* begin DATA PROVIDED *

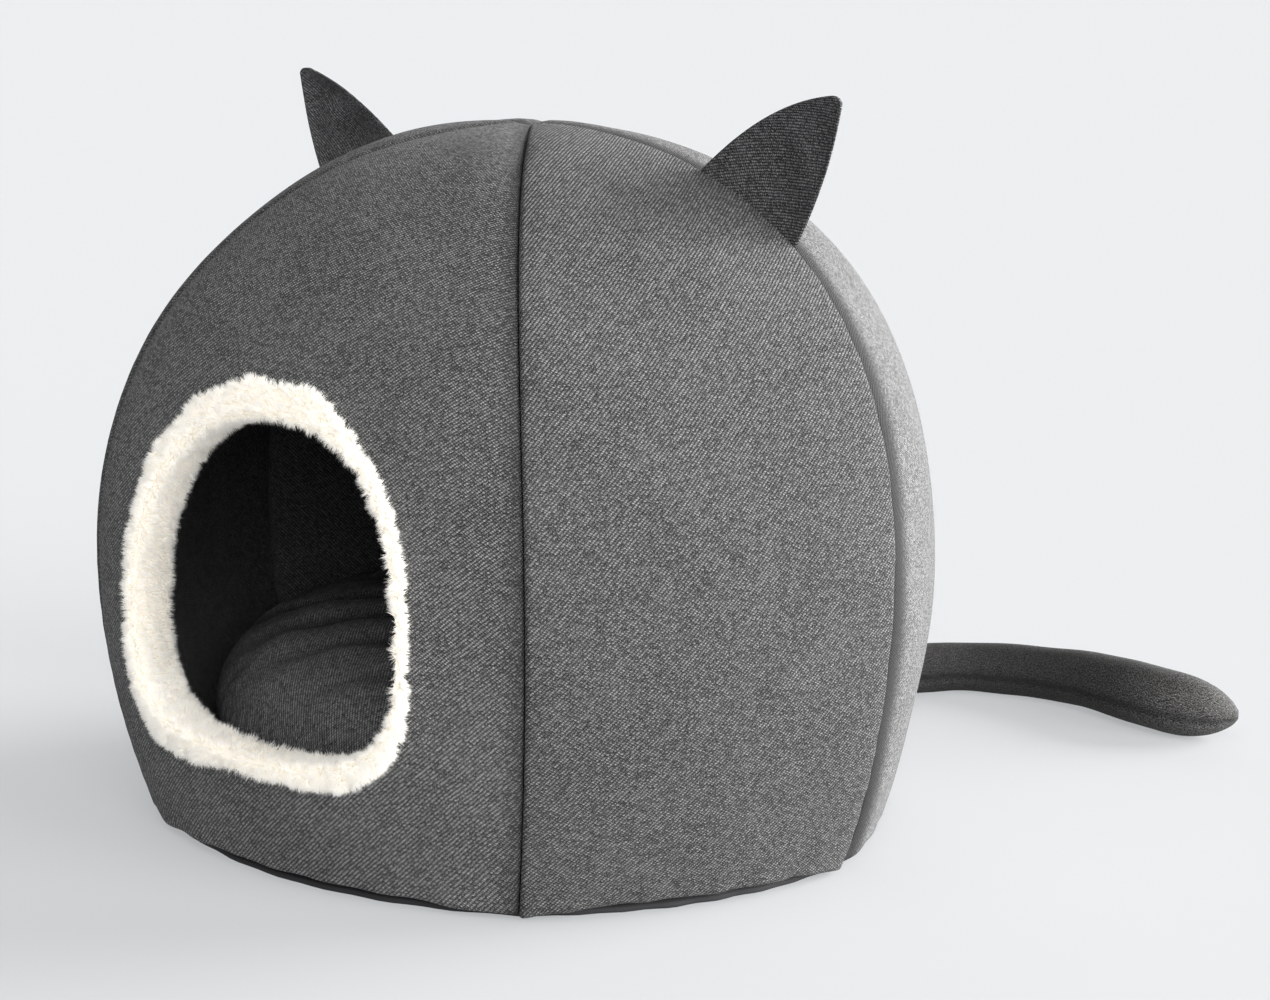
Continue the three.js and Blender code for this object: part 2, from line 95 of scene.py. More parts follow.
# Each panel starts at the seam of its own row. Fullness is a share of a round section's bulge, at the floor
# and at the crown. Columns and rows are the grid's, the rows below and above the widest height. Edges are the
# panel's first and second. Tone is how light its cloth is: lighter and darker copies of the one twill, as
# painted light and shade for how the light falls on each panel. Wale is how far the twill's ridges rise
# from level, in degrees.
PANELS = table(
    "node fullness columns rows edges tone wale",
    ("gore_front", (0.74, 0.28), 104, (44, 78), (EVEN_EDGE, SUNK_EDGE), 1.08, 41.0),
    ("gore_right_front", (0.66, 0.24), 72, (36, 70), (CRISP_EDGE, CRISP_EDGE), 0.73, 46.0),
    ("gore_right_back", (0.46, 0.3), 64, (32, 60), (SUNK_WIDE_EDGE, EVEN_EDGE), 1.12, 44.0),
    ("gore_back", (0.6, 0.28), 64, (32, 60), (EVEN_EDGE, EVEN_EDGE), 1.0, 44.0),
    ("gore_left_back", (0.6, 0.28), 64, (32, 60), (EVEN_EDGE, EVEN_EDGE), 1.0, 44.0),
    ("gore_left_front", (0.6, 0.3), 64, (32, 60), (EVEN_EDGE, EVEN_EDGE), 0.95, 44.0),
)
FRONT = 0
BACK = 3

# How far the cloth puffs up beside a seam's swell. That and the turns are full where the panel's half width
# is the given one, and fade out above it.
SEAM_TURN = {"puff": 0.7, "full_at": 30.0}
HEM_TURN = 3.0
HEM = {"lift": 5.0, "fade_height": 40.0, "power": 3.0}
CROWN_DIMPLE = {"depth": 2.6, "width": 9.0}
# Painted shade: how much darker the cloth is made inside the bed, where little light gets in.
INSIDE_PAINTED_SHADE = 0.5

# How far from a seam a panel's broad waves stay small, how far its puckers reach from a seam and from the
# hem, and how far apart the puckers of its two edges are drawn, so that they differ.
CLEAR_OF_SEAM = 9.0
SEAM_PUCKER_REACH = 6.0
HEM_PUCKER_REACH = 12.0
PUCKERS_APART = 80.0

# Every random relief: its height and the length of its waves, the seed of its draws and its number of waves.
# The creases' strength is a share instead of a height.
RELIEFS = {
    "panel": (0.55, 95.0, 10, 9),
    "seam_pucker": (0.3, 13.0, 20, 5),
    "hem_pucker": (0.6, 22.0, 30, 5),
    "flap": (1.2, 22.0, 41, 9),
    "roll": (0.35, 16.0, 42, 9),
    "swirl": (0.6, 9.0, 51, 7),
    "crease_wander": (3.0, 110.0, 60, 4),
    "crease_strength": (0.3, 140.0, 70, 4),
    "cushion_wrinkle": (0.5, 34.0, 81, 9),
    "rim_pucker": (0.7, 11.0, 82, 6),
    "ear_fold": (1.9, 46.0, 90, 9),
    "tail_pucker": (0.45, 9.0, 95, 9),
    "tail_lump": (0.45, 38.0, 96, 9),
    "base_rim": (0.5, 26.0, 97, 6),
}
WAVE_SPREAD = (0.75, 1.35)

# The clear opening between the pile: half a superellipse above its widest height. Below it are a left and a
# right quarter, each with its own power.
ENTRANCE = {
    "middle": -6.0,
    "half_width": 76.0,
    "widest_at": 110.7,
    "rise": 90.0,
    "drop": 49.7,
    "top_power": 2.37,
    "sill_power_left": 3.7,
    "sill_power_right": 2.9,
}
PILE = 5.4
# How far the plush band's cloth reaches over the wall, every 30 degrees from the right side on by way of the
# top, and how high it stands off the wall.
FLAP = [1.6, 2.2, 3.0, 11.0, 9.2, 4.8, 2.0, 2.8, 8.4, 3.6, 6.0, 3.6]
ROLL = 2.5


def lerp(a, b, share):
    """a at share 0, b at share 1 and straight between."""
    return a + (b - a) * share


def eased(share):
    """A share from 0 to 1 made to start and end level: 3 share^2 - 2 share^3."""
    return share**2 * (3 - 2 * share)


def fade(distance, reach, power=1):
    """A share that is 1 at no distance and falls off as exp(-(distance / reach)^power)."""
    return np.exp(-((distance / reach) ** power))


def through(values, share):
    """The parabola through three values, at share 0, one half and 1."""
    floor, middle, crown = values
    return (
        floor * (1 - share) * (1 - 2 * share)
        + 4 * middle * share * (1 - share)
        + crown * share * (2 * share - 1)
    )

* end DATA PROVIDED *

* [PROMPT] Please reproduce every line of the material word for word.

* [RESULT FOR THIS TASK]
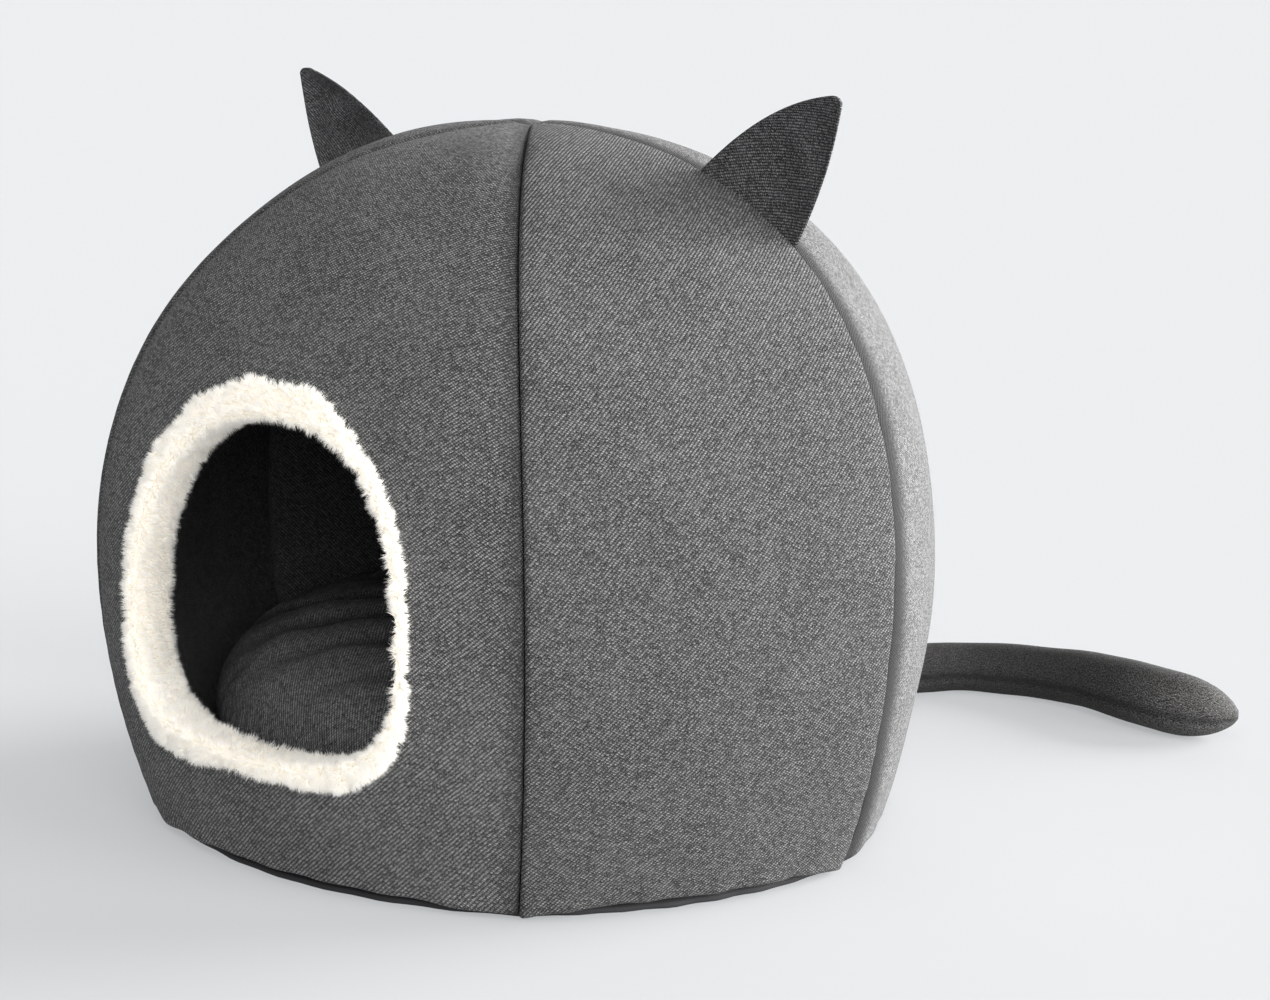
Continue the three.js and Blender code for this object: part 2, from line 95 of scene.py. More parts follow.
# Each panel starts at the seam of its own row. Fullness is a share of a round section's bulge, at the floor
# and at the crown. Columns and rows are the grid's, the rows below and above the widest height. Edges are the
# panel's first and second. Tone is how light its cloth is: lighter and darker copies of the one twill, as
# painted light and shade for how the light falls on each panel. Wale is how far the twill's ridges rise
# from level, in degrees.
PANELS = table(
    "node fullness columns rows edges tone wale",
    ("gore_front", (0.74, 0.28), 104, (44, 78), (EVEN_EDGE, SUNK_EDGE), 1.08, 41.0),
    ("gore_right_front", (0.66, 0.24), 72, (36, 70), (CRISP_EDGE, CRISP_EDGE), 0.73, 46.0),
    ("gore_right_back", (0.46, 0.3), 64, (32, 60), (SUNK_WIDE_EDGE, EVEN_EDGE), 1.12, 44.0),
    ("gore_back", (0.6, 0.28), 64, (32, 60), (EVEN_EDGE, EVEN_EDGE), 1.0, 44.0),
    ("gore_left_back", (0.6, 0.28), 64, (32, 60), (EVEN_EDGE, EVEN_EDGE), 1.0, 44.0),
    ("gore_left_front", (0.6, 0.3), 64, (32, 60), (EVEN_EDGE, EVEN_EDGE), 0.95, 44.0),
)
FRONT = 0
BACK = 3

# How far the cloth puffs up beside a seam's swell. That and the turns are full where the panel's half width
# is the given one, and fade out above it.
SEAM_TURN = {"puff": 0.7, "full_at": 30.0}
HEM_TURN = 3.0
HEM = {"lift": 5.0, "fade_height": 40.0, "power": 3.0}
CROWN_DIMPLE = {"depth": 2.6, "width": 9.0}
# Painted shade: how much darker the cloth is made inside the bed, where little light gets in.
INSIDE_PAINTED_SHADE = 0.5

# How far from a seam a panel's broad waves stay small, how far its puckers reach from a seam and from the
# hem, and how far apart the puckers of its two edges are drawn, so that they differ.
CLEAR_OF_SEAM = 9.0
SEAM_PUCKER_REACH = 6.0
HEM_PUCKER_REACH = 12.0
PUCKERS_APART = 80.0

# Every random relief: its height and the length of its waves, the seed of its draws and its number of waves.
# The creases' strength is a share instead of a height.
RELIEFS = {
    "panel": (0.55, 95.0, 10, 9),
    "seam_pucker": (0.3, 13.0, 20, 5),
    "hem_pucker": (0.6, 22.0, 30, 5),
    "flap": (1.2, 22.0, 41, 9),
    "roll": (0.35, 16.0, 42, 9),
    "swirl": (0.6, 9.0, 51, 7),
    "crease_wander": (3.0, 110.0, 60, 4),
    "crease_strength": (0.3, 140.0, 70, 4),
    "cushion_wrinkle": (0.5, 34.0, 81, 9),
    "rim_pucker": (0.7, 11.0, 82, 6),
    "ear_fold": (1.9, 46.0, 90, 9),
    "tail_pucker": (0.45, 9.0, 95, 9),
    "tail_lump": (0.45, 38.0, 96, 9),
    "base_rim": (0.5, 26.0, 97, 6),
}
WAVE_SPREAD = (0.75, 1.35)

# The clear opening between the pile: half a superellipse above its widest height. Below it are a left and a
# right quarter, each with its own power.
ENTRANCE = {
    "middle": -6.0,
    "half_width": 76.0,
    "widest_at": 110.7,
    "rise": 90.0,
    "drop": 49.7,
    "top_power": 2.37,
    "sill_power_left": 3.7,
    "sill_power_right": 2.9,
}
PILE = 5.4
# How far the plush band's cloth reaches over the wall, every 30 degrees from the right side on by way of the
# top, and how high it stands off the wall.
FLAP = [1.6, 2.2, 3.0, 11.0, 9.2, 4.8, 2.0, 2.8, 8.4, 3.6, 6.0, 3.6]
ROLL = 2.5


def lerp(a, b, share):
    """a at share 0, b at share 1 and straight between."""
    return a + (b - a) * share


def eased(share):
    """A share from 0 to 1 made to start and end level: 3 share^2 - 2 share^3."""
    return share**2 * (3 - 2 * share)


def fade(distance, reach, power=1):
    """A share that is 1 at no distance and falls off as exp(-(distance / reach)^power)."""
    return np.exp(-((distance / reach) ** power))


def through(values, share):
    """The parabola through three values, at share 0, one half and 1."""
    floor, middle, crown = values
    return (
        floor * (1 - share) * (1 - 2 * share)
        + 4 * middle * share * (1 - share)
        + crown * share * (2 * share - 1)
    )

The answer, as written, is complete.